When a person sets up a trust, the conveyance occurs at the time of execution of the trust document. The person making the trust, called a "settlor," gives title to the property to another person or entity to hold for the benefit of a given beneficiary. While legal title is in this holder of the property, called a "trustee," equitable title, or the benefit of the property, lies in the beneficiary. With a will, however, both equitable and legal title remain in the person making the will, or "testator," until he dies. Before he dies, the property remains available to creditors and is subject to attachment and sale to satisfy claims against the estate.

Revocability and Control

A will is freely revocable by the testator at any time before his death.

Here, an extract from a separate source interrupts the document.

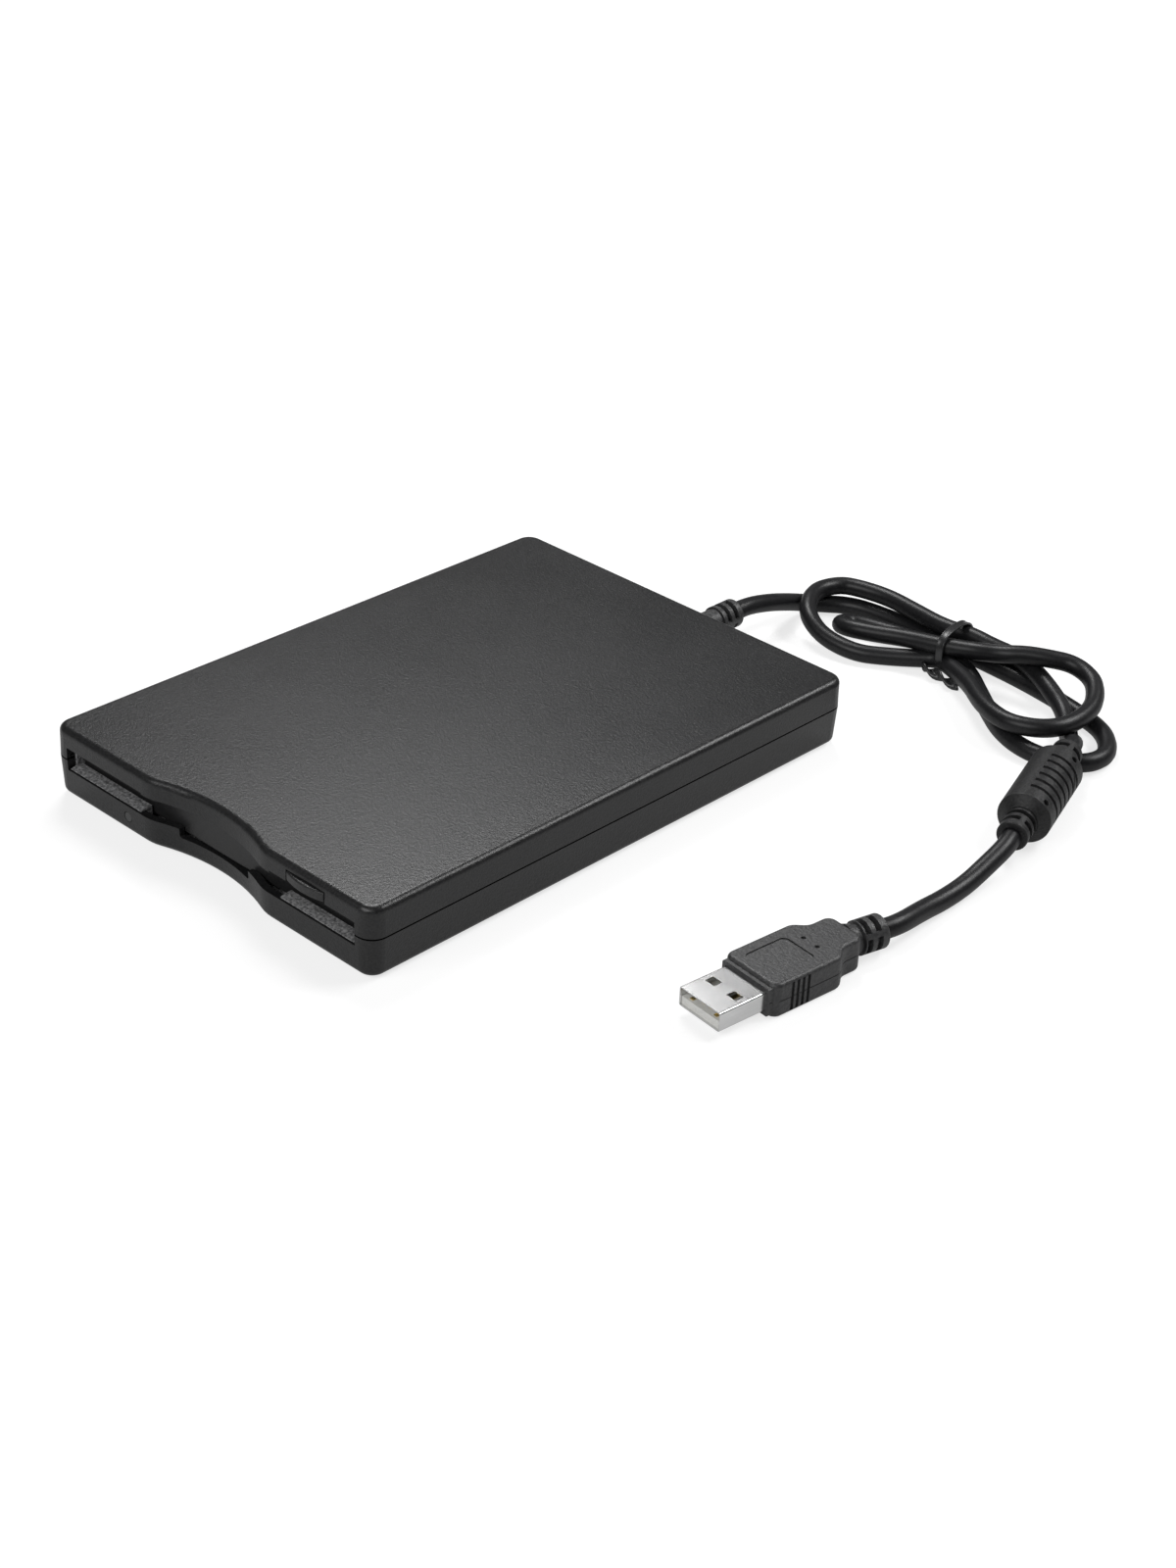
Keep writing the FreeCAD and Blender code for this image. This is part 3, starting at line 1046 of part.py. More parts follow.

As he is conveying nothing during his lifetime simply by making his will, he needs give no notice to anyone that he is eliminating beneficiaries, changing their entitlement or otherwise changing the will. An inter vivos trust, however, may or may not be revocable. While a settlor retains some level of control over trust property through his right to cancel a revocable inter vivos trust, an irrevocable trust eliminates this control. Revocable trusts, however, may not protect the property from a settlor's current creditors or bankruptcy, but irrevocable inter vivos trusts may cause gift tax liability.

Privacy Issues

One of the major concerns in choosing an inter vivos trust over a will is avoiding probate. Unless an estate is small enough to take advantage of a given state's no-probate threshold, a will must be submitted to probate for administration, which places the identity of the beneficiaries, the decedent's assets and the claims against the decedent's estate on the public record. Unless challenged, a trust can be administered without court supervision and outside the public eye.

Similarities

Both wills and inter vivos trusts require some trustworthy individual to give effect to the will or trust document. In a will, this individual is called a "personal representative" or "executor." With a trust, that person is the trustee. Executors and trustees both owe a fiduciary duty to see that the requirements of the will or trust are met. Both are subject to suit by beneficiaries or heirs thereof in the event of malfeasance. Both executors and trustees may receive a fee for their services. Finally, neither setting up a trust nor drafting a will necessarily avoids estate taxes, although both documents can be drafted by experienced attorneys so as to minimize gift and estate tax liability.